His answer is swift, straight, and calm: Never compromise. Not even in the face of Armageddon.

(I realize this is a bit of a digression but I wanted to show that there are more to comics than fisticuffs and well-endowed women.)

Whether or not Rorschach is right in dictating black and white absolutes in a gray world is debatable and not the point anyway.

Miller’s Batman is as cold, as uncompromising, as Rorschach’s character in Watchmen. Does this make him a hero or a terrorist? Hard to say. When questioned about his office’s relationship with Batman, why Batman’s presence in Gotham was tolerated, Commissioner Gordon doesn’t answer right away. Instead, he explains about how Franklin Roosevelt knew that the Japanese were going to attack Pearl Harbor but he did nothing to stop them beforehand. He needed an impetus to thrust America into World War 2. Gordon says he could not bring himself to get angry over this.
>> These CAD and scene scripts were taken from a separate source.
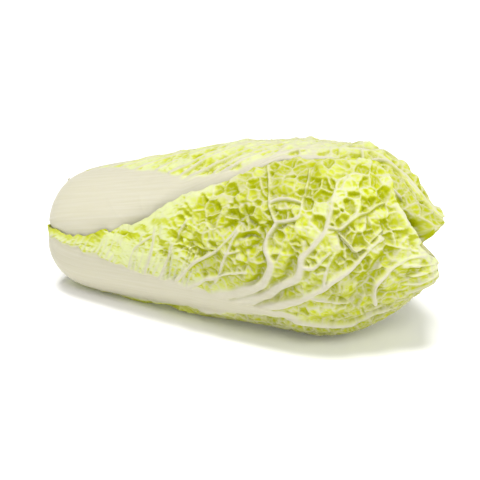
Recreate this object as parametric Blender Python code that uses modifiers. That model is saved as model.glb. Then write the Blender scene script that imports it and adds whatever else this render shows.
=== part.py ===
"""A head of napa cabbage lying on its side, built leaf by leaf.

Units are metres and +Z is up. The head lies along X, with its cut stem at -X and its leaf tips at +X, and rests
on a flat underside at Z = 0. Every leaf is its own closed shell. The leaves sit in nested layers between the
outline of the whole head and the outline of its packed heart, so that no two of them touch.
"""

import math

import bmesh
import bpy
import numpy as np
from mathutils import Vector

# Driving dimensions
HEAD_LENGTH = 0.310
LAYERS = 10  # leaf layers between the head's outline and the heart
TIP_SHIFT = 0.0030  # the leaf tips stop short of the outline's end, so the head moves along to stay centred
FRONT_SHIFT = 0.0014  # the front leaf lies one layer further out than the back one
BLADE_THICKNESS = 0.0014
STALK_THICKNESS = 0.0030
STALK_SHARE = 0.45  # share of a leaf's length over which its thick stalk thins down to the blade
STEM_CLEARANCE = 0.0008  # gap between the stem and the leaves' feet and the heart
CROWN_CLEARANCE = 0.0024  # gap at the stem's inner end, where the innermost leaves bend closest to it

# Half outlines, turned about the head's axis: (distance from the cut face, radius). The two lists match point by
# point, and a leaf layer lies a fixed share of the way from the first to the second.
HEAD_OUTLINE = (
    (0.000, 0.026), (0.003, 0.034), (0.010, 0.041), (0.022, 0.0465), (0.045, 0.0515),
    (0.095, 0.059), (0.140, 0.0658), (0.190, 0.0703), (0.225, 0.0713), (0.250, 0.068),
    (0.268, 0.059), (0.285, 0.044), (0.298, 0.029), (0.306, 0.0155), (0.310, 0.000),
)
HEART_OUTLINE = (
    (0.036, 0.010), (0.038, 0.0125), (0.042, 0.0155), (0.050, 0.0185), (0.065, 0.0225),
    (0.100, 0.0335), (0.142, 0.0405), (0.188, 0.046), (0.219, 0.0475), (0.241, 0.0455),
    (0.256, 0.0395), (0.267, 0.030), (0.277, 0.020), (0.283, 0.011), (0.286, 0.000),
)
# Height of the head's axis above the table: it rises along the head, which rests on its thick middle.
AXIS_HEIGHT = (
    (0.000, 0.0450), (0.030, 0.0462), (0.095, 0.0555), (0.140, 0.0625),
    (0.190, 0.0668), (0.225, 0.0680), (0.250, 0.0715), (0.270, 0.0730), (0.310, 0.0720),
)
OUTLINE_SAMPLES = 241  # points worked out along each of the three curves above

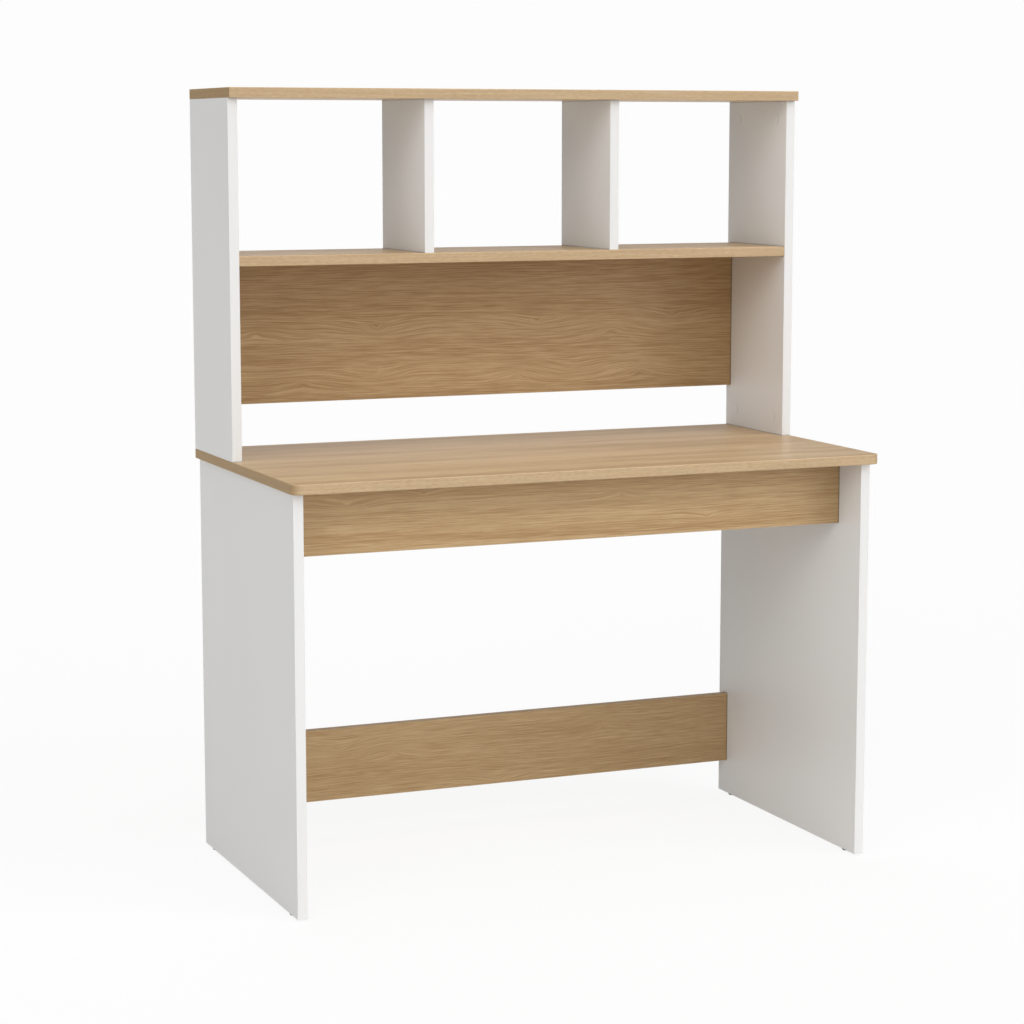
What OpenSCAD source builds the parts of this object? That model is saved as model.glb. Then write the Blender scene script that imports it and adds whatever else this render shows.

It was too big for him to judge.

“He’s [Batman] too big.”

That’s not all that’s cool about DKR. Here, finally, is a Batman you can be awestruck with. He doesn’t have that cheesy yellow oblong around the bat insignia on his chest. He’s wearing heavy military boots that he actually stomped Superman with.
But strip away all the cool gadgets, the political scenario and the literary devices, more than the really cool artwork (and beautifully murky colors), at the heart of it is a story of an old man struggling to find his place in a world he no longer recognizes and no longer recognizes him. Despite his apparent invulnerability, he’s just a frail old man, lonely and sad and regretful. You see it behind his angry eyes. In between the fights, you see his body sag.

Even though the author has had his share of crappy books, Miller, at his best, is the best there is. There is no one better – not Gaiman, not Moore, no one. Good writers write with heart, but he writes from the gut.

When my birthday finally arrived that October, the girl I was hanging out with gave me a copy of Chicken Soup For The Soul, a real book as she called it, one which I politely took, tried to read, and never got past the second page.